PROBLEM STATEMENT:
Print the listing below from its opening line through the line holding "from FreeCAD import Vector", both ends included.

SOURCE EXCERPT:

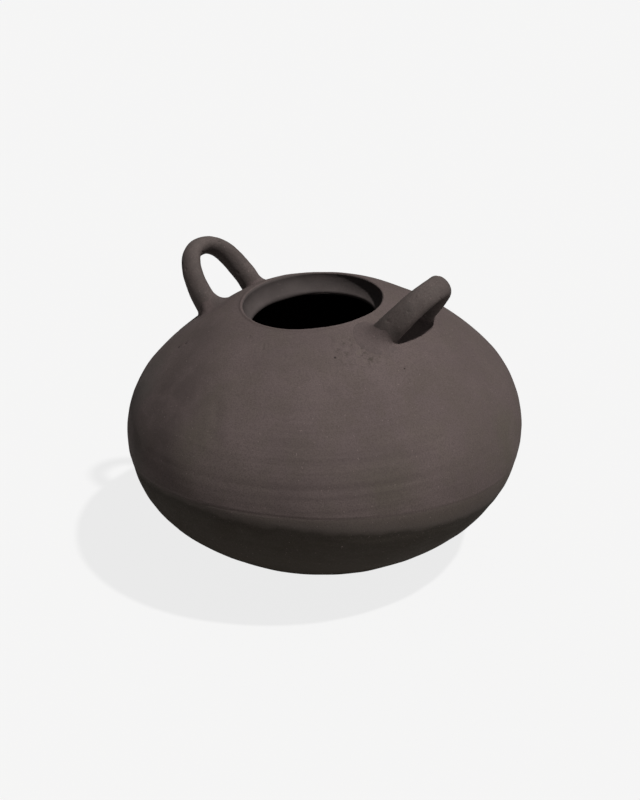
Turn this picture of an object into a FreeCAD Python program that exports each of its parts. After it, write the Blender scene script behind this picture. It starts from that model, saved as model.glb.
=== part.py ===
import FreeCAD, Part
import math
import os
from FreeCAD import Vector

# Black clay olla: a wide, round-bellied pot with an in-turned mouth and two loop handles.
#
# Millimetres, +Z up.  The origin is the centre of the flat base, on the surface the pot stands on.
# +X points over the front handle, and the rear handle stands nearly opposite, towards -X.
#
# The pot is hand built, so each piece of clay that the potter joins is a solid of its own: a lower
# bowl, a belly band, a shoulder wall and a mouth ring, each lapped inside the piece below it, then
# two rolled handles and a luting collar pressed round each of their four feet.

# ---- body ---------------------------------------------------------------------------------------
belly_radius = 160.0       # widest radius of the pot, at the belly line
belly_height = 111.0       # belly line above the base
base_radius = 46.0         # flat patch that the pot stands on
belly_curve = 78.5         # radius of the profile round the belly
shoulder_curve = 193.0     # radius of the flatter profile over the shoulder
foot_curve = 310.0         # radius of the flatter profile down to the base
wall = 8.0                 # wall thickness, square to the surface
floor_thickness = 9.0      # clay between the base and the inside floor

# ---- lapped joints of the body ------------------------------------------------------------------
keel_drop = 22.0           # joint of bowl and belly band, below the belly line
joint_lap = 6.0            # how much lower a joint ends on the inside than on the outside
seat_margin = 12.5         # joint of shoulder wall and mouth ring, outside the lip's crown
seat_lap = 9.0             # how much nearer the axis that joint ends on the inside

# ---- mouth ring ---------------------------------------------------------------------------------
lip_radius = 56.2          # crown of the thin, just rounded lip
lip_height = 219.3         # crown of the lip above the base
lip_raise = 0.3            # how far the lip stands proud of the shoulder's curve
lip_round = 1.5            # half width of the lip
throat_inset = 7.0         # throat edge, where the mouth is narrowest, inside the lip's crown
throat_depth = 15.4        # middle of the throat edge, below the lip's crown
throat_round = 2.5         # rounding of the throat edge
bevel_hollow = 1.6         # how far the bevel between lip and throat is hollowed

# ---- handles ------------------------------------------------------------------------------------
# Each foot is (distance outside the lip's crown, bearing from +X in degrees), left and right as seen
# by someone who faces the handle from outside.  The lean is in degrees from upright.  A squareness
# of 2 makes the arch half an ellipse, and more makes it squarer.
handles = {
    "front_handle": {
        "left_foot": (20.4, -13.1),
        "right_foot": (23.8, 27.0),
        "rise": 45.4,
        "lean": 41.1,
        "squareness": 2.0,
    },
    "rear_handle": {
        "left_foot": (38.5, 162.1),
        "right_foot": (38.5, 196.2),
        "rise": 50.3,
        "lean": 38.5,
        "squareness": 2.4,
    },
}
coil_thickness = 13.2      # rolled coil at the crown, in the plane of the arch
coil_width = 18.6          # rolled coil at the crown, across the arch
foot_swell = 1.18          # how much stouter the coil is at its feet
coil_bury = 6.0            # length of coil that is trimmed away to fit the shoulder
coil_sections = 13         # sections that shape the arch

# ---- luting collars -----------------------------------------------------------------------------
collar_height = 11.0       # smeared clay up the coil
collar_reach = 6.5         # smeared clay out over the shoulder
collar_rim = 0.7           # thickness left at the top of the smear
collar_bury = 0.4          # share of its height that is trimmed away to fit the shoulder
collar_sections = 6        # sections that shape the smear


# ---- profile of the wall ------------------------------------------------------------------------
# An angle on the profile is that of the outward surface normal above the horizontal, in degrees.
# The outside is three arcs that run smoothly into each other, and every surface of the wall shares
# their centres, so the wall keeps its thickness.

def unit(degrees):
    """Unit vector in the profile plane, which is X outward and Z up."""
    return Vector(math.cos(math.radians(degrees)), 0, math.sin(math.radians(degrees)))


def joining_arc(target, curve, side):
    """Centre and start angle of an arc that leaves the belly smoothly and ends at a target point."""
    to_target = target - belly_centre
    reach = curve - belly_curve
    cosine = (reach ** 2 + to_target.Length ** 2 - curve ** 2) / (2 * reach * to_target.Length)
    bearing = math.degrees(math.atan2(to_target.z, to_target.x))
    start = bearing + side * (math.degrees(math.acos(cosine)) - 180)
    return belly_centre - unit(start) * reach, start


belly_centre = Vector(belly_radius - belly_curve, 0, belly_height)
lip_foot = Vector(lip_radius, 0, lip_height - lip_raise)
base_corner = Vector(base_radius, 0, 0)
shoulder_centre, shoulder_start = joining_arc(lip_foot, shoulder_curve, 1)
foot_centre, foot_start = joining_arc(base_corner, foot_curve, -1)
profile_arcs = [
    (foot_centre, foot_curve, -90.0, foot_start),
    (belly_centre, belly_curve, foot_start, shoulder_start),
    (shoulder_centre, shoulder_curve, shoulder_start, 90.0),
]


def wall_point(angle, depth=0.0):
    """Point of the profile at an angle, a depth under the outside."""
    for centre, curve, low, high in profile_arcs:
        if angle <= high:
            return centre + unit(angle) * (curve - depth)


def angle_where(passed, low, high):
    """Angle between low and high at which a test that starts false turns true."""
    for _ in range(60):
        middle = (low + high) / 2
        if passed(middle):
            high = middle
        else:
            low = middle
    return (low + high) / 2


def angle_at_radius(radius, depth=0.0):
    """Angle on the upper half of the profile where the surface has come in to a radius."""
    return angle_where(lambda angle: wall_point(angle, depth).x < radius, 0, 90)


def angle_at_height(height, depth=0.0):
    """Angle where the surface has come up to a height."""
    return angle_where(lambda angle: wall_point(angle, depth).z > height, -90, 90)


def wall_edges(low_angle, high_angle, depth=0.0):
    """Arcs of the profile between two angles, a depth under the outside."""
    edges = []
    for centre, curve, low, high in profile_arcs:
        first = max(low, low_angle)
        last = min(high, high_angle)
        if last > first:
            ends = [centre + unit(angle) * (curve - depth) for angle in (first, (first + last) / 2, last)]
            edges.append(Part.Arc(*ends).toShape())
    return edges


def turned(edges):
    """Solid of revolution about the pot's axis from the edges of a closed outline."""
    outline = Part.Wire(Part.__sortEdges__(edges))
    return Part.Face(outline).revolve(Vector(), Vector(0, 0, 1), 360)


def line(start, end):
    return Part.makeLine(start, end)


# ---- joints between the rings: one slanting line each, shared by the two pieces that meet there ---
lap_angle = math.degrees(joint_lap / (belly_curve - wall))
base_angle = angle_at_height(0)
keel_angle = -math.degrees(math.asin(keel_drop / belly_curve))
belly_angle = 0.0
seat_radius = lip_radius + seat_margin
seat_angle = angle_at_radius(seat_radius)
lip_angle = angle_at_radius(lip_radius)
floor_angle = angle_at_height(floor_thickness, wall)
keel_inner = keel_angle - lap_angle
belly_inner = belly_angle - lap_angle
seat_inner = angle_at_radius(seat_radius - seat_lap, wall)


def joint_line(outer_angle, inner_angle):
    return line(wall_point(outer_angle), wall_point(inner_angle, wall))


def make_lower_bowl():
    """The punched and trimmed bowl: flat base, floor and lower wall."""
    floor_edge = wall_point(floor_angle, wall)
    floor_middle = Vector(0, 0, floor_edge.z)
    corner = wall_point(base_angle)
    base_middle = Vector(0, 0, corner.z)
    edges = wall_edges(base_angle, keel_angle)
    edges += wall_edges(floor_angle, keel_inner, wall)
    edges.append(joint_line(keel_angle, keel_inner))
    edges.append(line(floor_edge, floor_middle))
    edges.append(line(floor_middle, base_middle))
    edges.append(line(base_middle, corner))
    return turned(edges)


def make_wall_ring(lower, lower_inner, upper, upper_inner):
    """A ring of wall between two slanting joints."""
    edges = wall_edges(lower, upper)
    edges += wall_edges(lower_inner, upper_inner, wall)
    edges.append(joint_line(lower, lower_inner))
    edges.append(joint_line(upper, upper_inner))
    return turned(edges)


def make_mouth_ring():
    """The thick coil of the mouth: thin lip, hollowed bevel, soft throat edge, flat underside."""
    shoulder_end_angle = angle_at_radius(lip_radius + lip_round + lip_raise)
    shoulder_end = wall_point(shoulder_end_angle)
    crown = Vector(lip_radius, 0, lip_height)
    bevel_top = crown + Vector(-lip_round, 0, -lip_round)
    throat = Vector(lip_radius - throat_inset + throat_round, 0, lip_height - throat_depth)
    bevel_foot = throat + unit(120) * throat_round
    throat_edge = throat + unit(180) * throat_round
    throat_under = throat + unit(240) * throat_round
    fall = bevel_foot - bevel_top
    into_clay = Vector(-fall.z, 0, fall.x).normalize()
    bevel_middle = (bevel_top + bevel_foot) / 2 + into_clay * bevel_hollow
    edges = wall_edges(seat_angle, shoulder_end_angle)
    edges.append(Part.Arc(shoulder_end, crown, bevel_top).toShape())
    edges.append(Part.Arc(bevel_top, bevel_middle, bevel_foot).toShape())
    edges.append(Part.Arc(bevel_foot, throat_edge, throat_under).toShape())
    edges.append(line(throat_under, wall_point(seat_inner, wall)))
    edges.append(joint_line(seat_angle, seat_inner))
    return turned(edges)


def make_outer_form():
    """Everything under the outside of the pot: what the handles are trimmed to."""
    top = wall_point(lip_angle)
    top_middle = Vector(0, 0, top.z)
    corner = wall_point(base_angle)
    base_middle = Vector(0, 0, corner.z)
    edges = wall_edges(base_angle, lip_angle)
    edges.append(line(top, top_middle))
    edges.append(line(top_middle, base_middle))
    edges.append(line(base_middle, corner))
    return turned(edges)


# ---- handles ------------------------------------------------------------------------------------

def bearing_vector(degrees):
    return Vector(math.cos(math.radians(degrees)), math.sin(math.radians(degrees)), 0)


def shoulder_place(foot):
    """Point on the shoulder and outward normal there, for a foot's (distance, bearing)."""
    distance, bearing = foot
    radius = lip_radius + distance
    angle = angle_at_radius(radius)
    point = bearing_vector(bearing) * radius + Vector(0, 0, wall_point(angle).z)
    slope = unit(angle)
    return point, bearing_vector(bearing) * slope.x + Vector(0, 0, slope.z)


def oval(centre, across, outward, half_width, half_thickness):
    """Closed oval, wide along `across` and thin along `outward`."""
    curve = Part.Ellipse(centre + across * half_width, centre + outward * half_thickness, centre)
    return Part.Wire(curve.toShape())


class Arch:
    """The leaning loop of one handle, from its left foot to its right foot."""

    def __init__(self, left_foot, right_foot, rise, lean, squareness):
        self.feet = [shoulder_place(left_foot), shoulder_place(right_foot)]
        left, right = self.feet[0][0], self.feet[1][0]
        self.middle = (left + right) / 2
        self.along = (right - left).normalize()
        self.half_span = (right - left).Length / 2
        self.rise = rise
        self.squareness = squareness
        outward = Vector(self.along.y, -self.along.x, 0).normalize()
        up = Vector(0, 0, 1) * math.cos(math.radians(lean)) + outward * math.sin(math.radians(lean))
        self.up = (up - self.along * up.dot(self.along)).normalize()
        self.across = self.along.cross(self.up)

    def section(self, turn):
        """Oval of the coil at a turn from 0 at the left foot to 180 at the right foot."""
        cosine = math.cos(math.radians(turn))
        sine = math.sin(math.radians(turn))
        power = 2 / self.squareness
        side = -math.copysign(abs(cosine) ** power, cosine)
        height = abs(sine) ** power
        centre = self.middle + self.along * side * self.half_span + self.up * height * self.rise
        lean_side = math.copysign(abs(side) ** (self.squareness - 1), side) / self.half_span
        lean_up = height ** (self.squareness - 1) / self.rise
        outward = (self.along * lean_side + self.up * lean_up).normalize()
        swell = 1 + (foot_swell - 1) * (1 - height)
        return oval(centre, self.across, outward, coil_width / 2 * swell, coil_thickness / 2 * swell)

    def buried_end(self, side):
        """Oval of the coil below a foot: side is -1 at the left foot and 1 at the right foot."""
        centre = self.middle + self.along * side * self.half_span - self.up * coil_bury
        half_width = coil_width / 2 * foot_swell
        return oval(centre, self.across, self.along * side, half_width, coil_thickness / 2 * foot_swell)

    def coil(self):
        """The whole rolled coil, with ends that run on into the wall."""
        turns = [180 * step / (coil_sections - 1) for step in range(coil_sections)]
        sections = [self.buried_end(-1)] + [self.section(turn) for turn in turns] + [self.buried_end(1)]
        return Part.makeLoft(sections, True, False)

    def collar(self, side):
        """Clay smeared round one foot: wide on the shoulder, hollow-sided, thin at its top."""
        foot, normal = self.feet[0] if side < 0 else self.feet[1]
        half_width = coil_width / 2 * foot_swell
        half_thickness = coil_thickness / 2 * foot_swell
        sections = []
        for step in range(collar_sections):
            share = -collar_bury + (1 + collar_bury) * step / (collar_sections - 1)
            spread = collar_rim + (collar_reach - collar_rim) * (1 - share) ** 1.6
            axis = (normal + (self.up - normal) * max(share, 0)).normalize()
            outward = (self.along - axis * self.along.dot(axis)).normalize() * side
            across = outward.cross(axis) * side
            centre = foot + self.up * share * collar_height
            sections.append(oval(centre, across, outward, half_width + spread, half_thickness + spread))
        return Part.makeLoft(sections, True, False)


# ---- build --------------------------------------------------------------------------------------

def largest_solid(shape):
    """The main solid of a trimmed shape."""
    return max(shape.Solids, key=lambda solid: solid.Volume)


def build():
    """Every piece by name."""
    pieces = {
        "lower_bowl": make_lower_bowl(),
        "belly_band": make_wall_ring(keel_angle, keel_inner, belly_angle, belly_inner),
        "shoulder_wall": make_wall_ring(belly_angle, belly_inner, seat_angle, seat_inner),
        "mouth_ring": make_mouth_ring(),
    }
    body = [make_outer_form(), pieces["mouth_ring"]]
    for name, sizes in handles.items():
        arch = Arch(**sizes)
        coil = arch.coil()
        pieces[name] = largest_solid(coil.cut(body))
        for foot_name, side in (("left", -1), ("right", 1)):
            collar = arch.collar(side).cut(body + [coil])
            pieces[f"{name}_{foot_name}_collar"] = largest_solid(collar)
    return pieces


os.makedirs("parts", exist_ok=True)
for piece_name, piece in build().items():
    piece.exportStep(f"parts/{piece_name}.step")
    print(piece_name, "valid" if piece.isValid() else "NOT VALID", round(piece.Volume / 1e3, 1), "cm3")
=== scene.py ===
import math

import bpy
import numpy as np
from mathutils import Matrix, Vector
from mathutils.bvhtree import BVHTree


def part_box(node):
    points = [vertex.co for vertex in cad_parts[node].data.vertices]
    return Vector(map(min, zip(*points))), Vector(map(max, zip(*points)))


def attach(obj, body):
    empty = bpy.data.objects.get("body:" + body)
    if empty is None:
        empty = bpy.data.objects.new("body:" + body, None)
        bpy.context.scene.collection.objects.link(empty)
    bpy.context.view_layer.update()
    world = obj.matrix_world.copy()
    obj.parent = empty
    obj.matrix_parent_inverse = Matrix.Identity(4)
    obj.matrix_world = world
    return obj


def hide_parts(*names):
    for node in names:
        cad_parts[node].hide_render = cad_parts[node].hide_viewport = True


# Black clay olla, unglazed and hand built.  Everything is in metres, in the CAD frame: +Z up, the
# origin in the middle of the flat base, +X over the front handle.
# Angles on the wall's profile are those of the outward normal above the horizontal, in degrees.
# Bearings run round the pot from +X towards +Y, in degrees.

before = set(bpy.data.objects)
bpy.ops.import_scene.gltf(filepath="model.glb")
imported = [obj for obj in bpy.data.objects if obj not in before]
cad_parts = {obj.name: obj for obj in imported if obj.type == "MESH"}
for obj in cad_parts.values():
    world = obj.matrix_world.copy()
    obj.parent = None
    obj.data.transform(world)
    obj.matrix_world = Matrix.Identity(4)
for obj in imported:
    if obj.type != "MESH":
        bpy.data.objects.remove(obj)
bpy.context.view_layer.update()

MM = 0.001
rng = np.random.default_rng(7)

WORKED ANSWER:
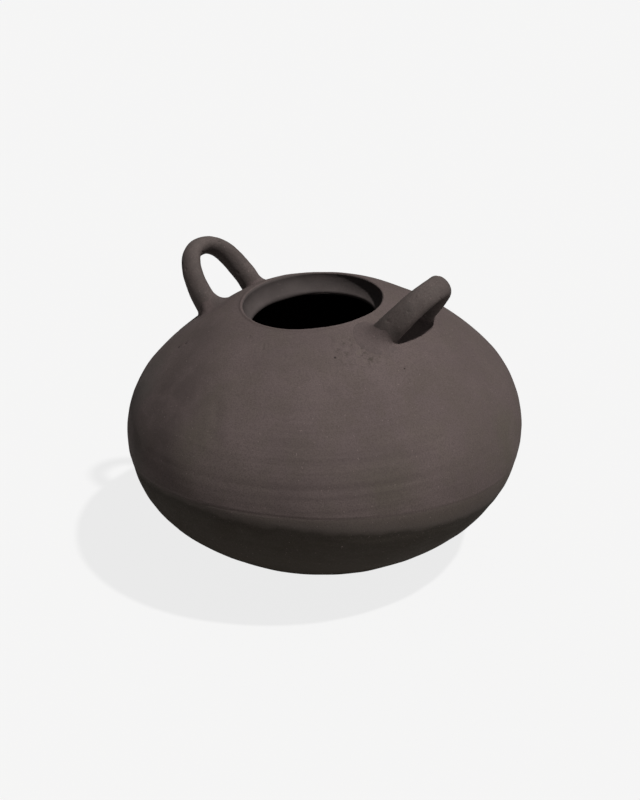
Turn this picture of an object into a FreeCAD Python program that exports each of its parts. After it, write the Blender scene script behind this picture. It starts from that model, saved as model.glb.
=== part.py ===
import FreeCAD, Part
import math
import os
from FreeCAD import Vector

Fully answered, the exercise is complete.